Records provided:
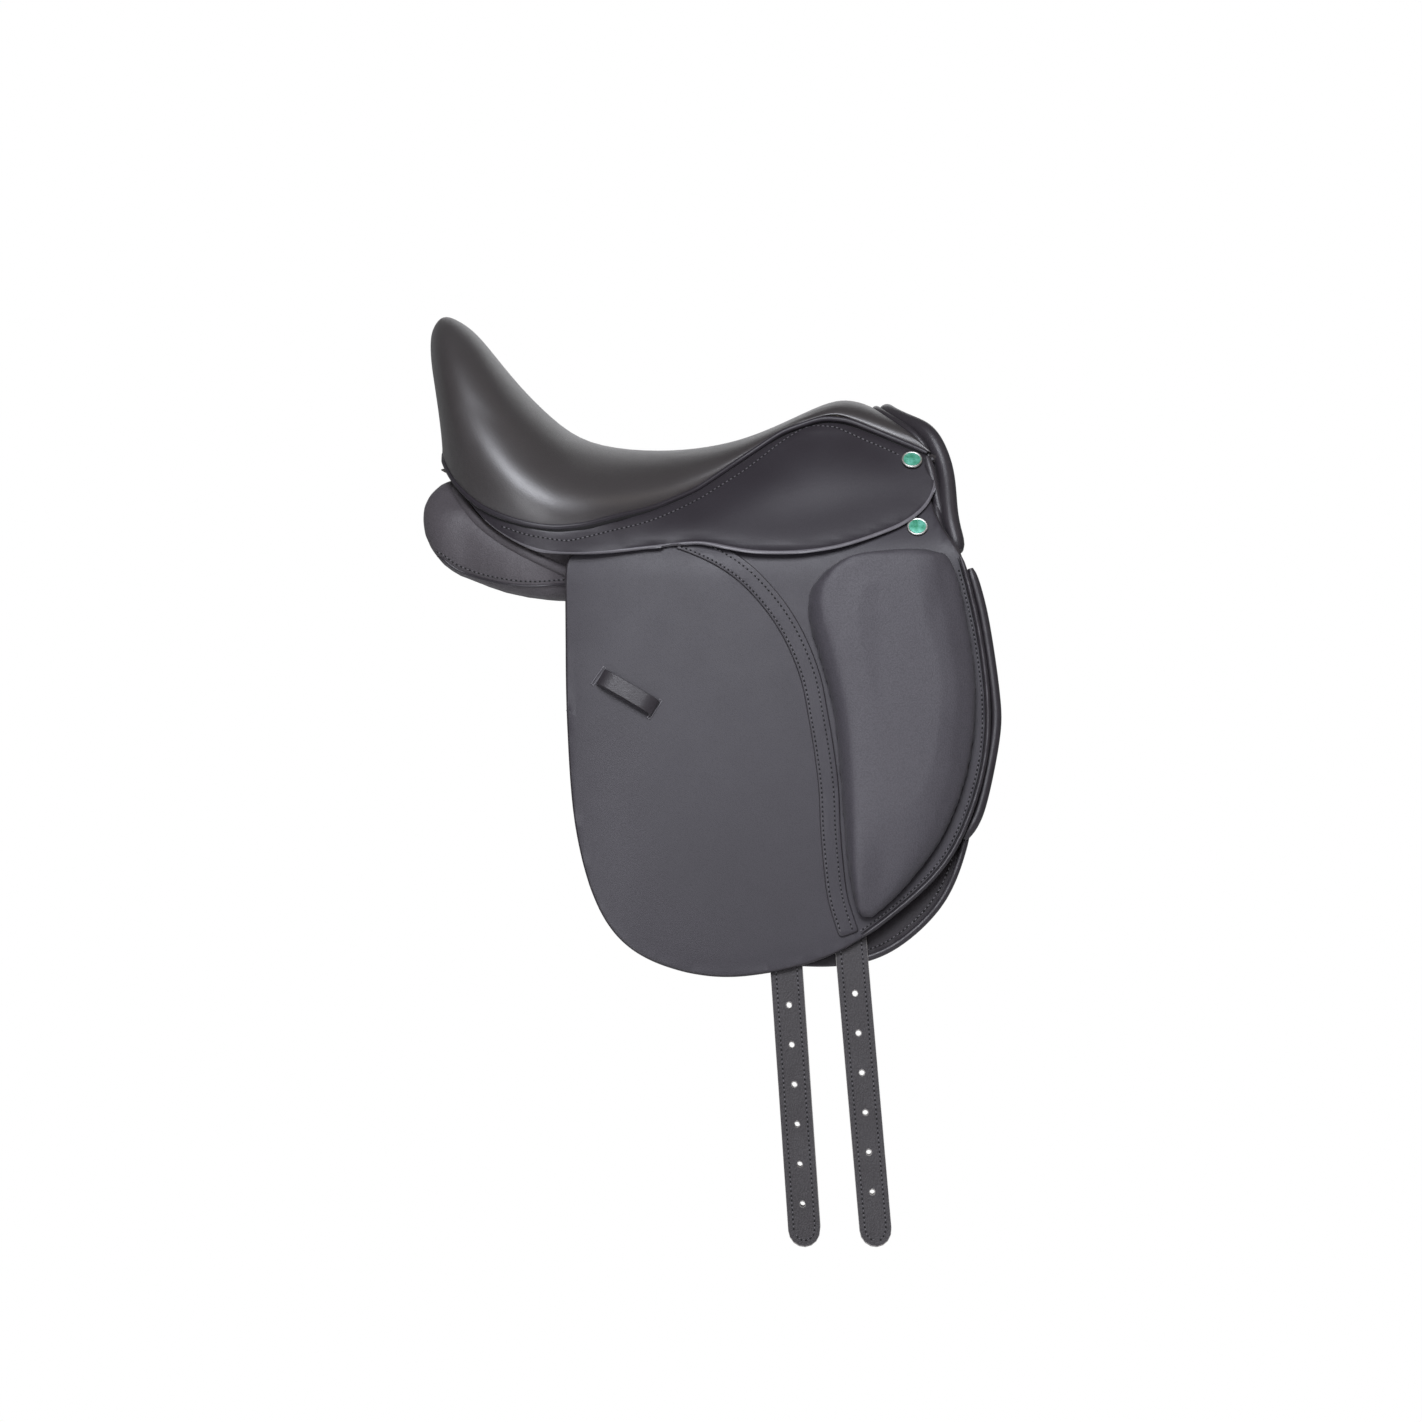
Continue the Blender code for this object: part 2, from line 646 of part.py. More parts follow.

==

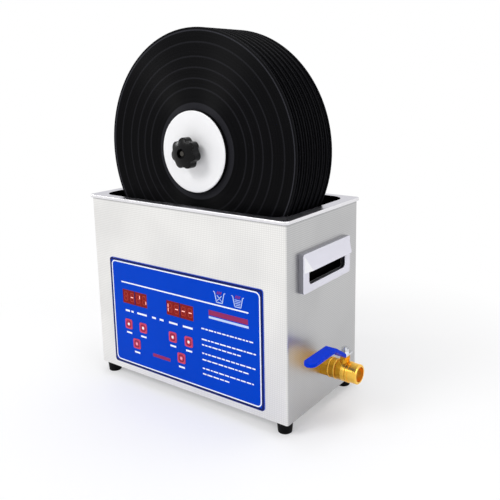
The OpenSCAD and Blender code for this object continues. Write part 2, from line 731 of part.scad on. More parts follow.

* * *

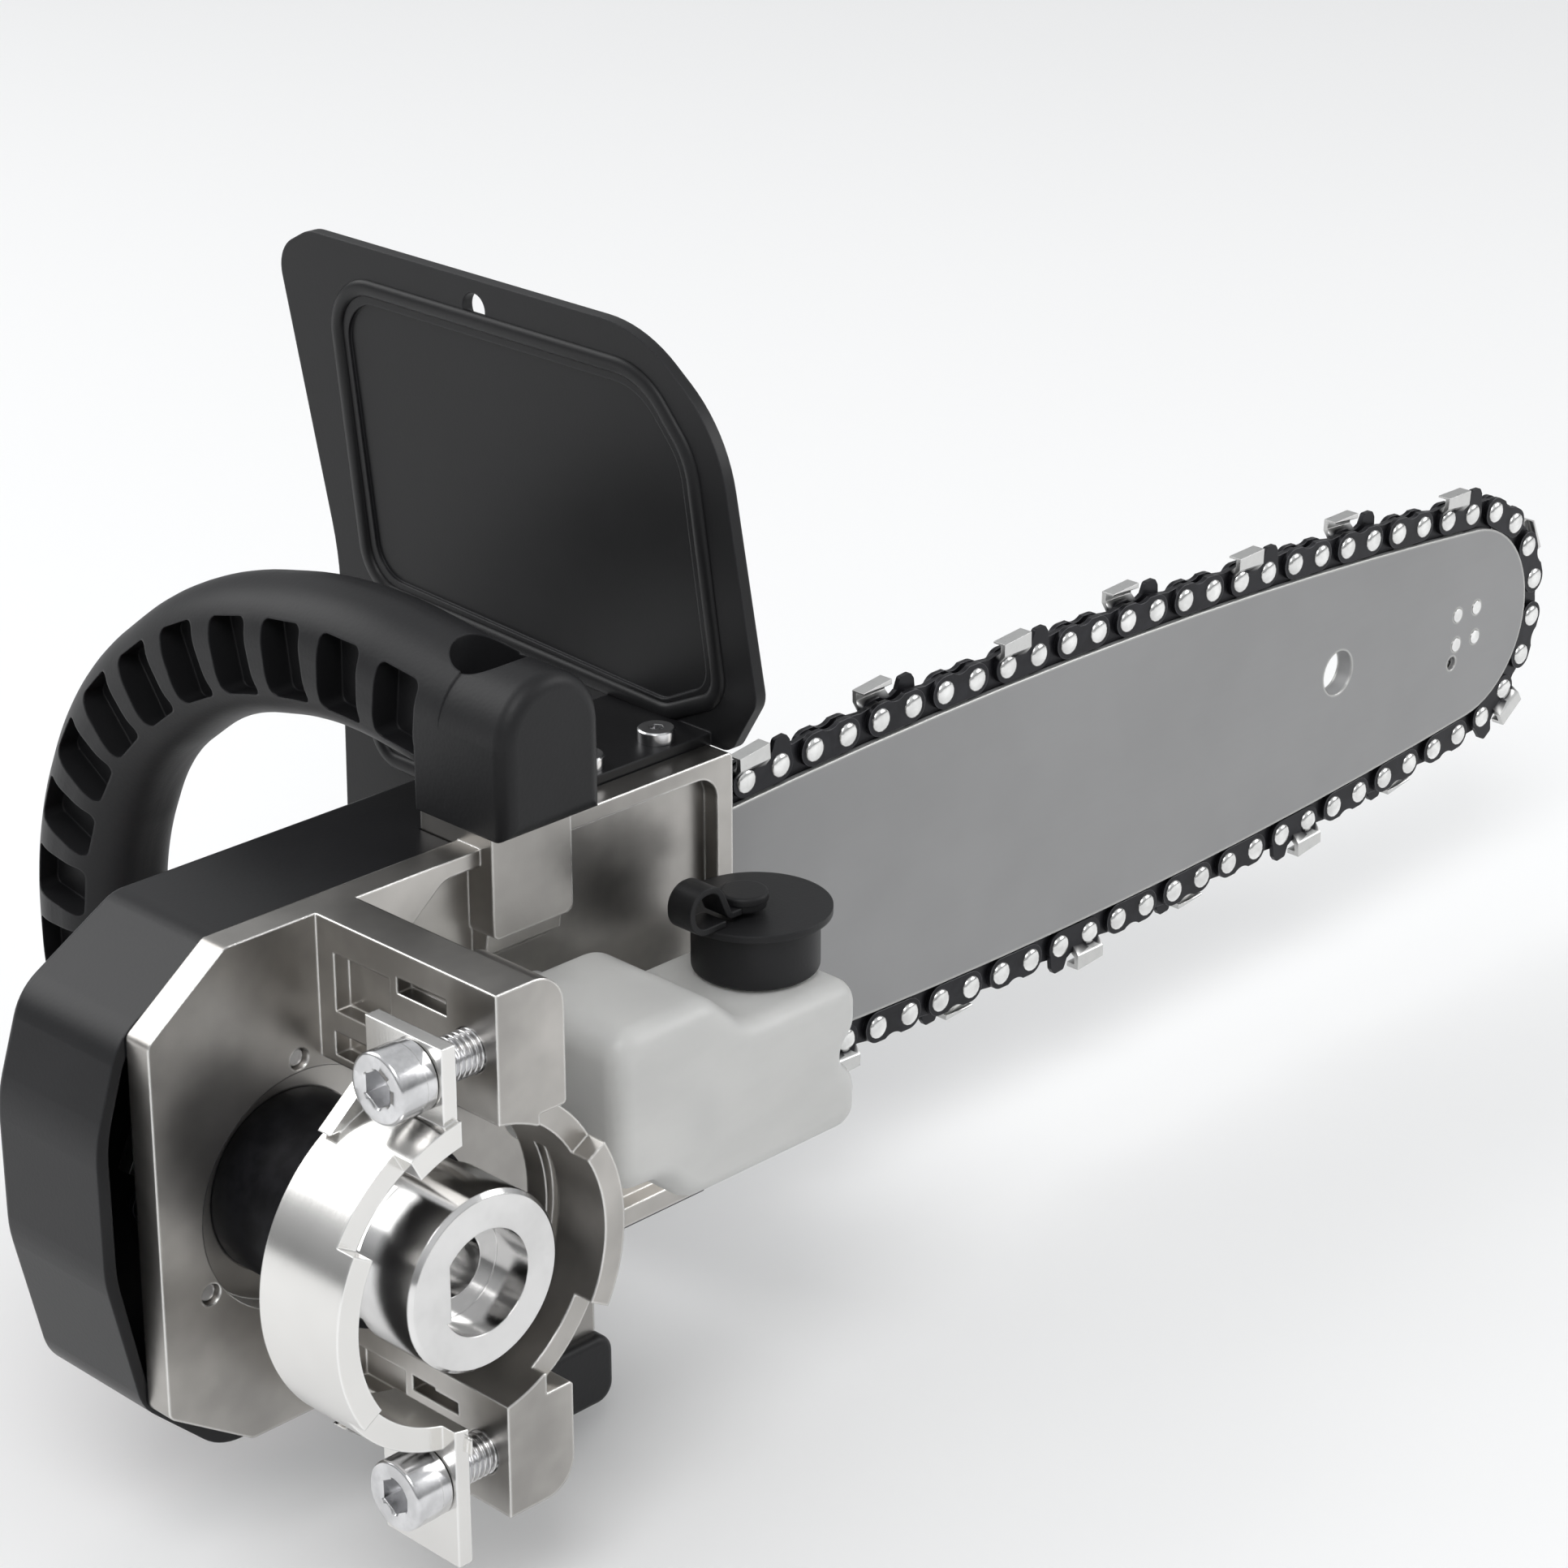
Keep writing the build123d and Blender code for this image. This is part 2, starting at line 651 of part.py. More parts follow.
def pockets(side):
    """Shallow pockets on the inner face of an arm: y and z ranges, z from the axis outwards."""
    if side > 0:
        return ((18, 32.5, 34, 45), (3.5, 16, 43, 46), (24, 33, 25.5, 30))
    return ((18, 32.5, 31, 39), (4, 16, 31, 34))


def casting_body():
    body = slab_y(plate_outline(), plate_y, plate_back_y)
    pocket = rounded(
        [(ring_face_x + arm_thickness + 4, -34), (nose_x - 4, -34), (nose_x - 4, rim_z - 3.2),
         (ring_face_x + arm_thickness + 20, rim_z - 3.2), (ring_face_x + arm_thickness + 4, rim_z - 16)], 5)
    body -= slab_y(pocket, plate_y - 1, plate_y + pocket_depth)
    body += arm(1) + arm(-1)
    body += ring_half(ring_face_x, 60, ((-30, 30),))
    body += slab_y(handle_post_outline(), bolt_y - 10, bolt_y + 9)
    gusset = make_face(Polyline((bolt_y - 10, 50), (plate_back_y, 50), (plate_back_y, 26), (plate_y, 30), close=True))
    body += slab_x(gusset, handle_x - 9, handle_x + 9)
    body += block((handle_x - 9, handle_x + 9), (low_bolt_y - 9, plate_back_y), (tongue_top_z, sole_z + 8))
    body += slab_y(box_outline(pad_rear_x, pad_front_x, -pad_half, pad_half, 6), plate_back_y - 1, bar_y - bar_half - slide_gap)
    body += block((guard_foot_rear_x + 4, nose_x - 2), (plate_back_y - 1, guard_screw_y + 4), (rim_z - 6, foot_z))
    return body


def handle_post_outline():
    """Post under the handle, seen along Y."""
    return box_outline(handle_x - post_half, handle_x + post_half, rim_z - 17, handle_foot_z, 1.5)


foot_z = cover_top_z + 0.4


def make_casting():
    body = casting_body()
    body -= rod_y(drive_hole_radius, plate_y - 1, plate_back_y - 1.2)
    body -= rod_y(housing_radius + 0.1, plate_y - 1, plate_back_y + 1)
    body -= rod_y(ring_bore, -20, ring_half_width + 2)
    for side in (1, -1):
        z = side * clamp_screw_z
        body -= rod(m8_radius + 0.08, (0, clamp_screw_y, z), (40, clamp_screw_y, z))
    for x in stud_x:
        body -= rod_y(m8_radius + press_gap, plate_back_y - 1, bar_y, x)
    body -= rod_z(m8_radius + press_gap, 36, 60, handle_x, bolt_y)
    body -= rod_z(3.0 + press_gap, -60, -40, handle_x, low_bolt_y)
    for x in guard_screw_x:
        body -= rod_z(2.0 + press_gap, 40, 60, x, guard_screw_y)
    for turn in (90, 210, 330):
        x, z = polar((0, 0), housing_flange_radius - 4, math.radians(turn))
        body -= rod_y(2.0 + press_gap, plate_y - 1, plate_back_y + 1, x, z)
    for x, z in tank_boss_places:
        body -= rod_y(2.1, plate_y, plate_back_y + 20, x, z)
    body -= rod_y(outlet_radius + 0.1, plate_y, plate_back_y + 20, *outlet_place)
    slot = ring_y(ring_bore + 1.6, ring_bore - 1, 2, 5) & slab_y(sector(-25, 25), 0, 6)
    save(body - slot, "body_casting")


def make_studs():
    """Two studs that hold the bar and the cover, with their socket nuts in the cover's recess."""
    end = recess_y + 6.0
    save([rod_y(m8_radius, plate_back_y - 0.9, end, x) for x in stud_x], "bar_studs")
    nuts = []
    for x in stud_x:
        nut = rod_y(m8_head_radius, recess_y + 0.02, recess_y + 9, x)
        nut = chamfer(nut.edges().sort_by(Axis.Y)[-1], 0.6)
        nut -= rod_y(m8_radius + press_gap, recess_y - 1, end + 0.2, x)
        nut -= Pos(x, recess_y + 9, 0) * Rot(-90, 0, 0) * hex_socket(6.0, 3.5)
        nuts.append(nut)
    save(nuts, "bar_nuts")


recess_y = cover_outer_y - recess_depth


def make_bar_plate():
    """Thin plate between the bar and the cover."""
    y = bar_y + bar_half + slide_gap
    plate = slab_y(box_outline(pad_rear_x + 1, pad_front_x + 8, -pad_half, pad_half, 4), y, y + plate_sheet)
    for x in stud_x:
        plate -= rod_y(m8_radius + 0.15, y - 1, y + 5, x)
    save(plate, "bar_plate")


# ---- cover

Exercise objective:
Of the entries above, repeat exactly the lines from the line with "Keep writing the" through the line with "return ((18, 32.5, 31, 39), (4, 16, 31, 34))", both of them included.

Complete answer:
Keep writing the build123d and Blender code for this image. This is part 2, starting at line 651 of part.py. More parts follow.
def pockets(side):
    """Shallow pockets on the inner face of an arm: y and z ranges, z from the axis outwards."""
    if side > 0:
        return ((18, 32.5, 34, 45), (3.5, 16, 43, 46), (24, 33, 25.5, 30))
    return ((18, 32.5, 31, 39), (4, 16, 31, 34))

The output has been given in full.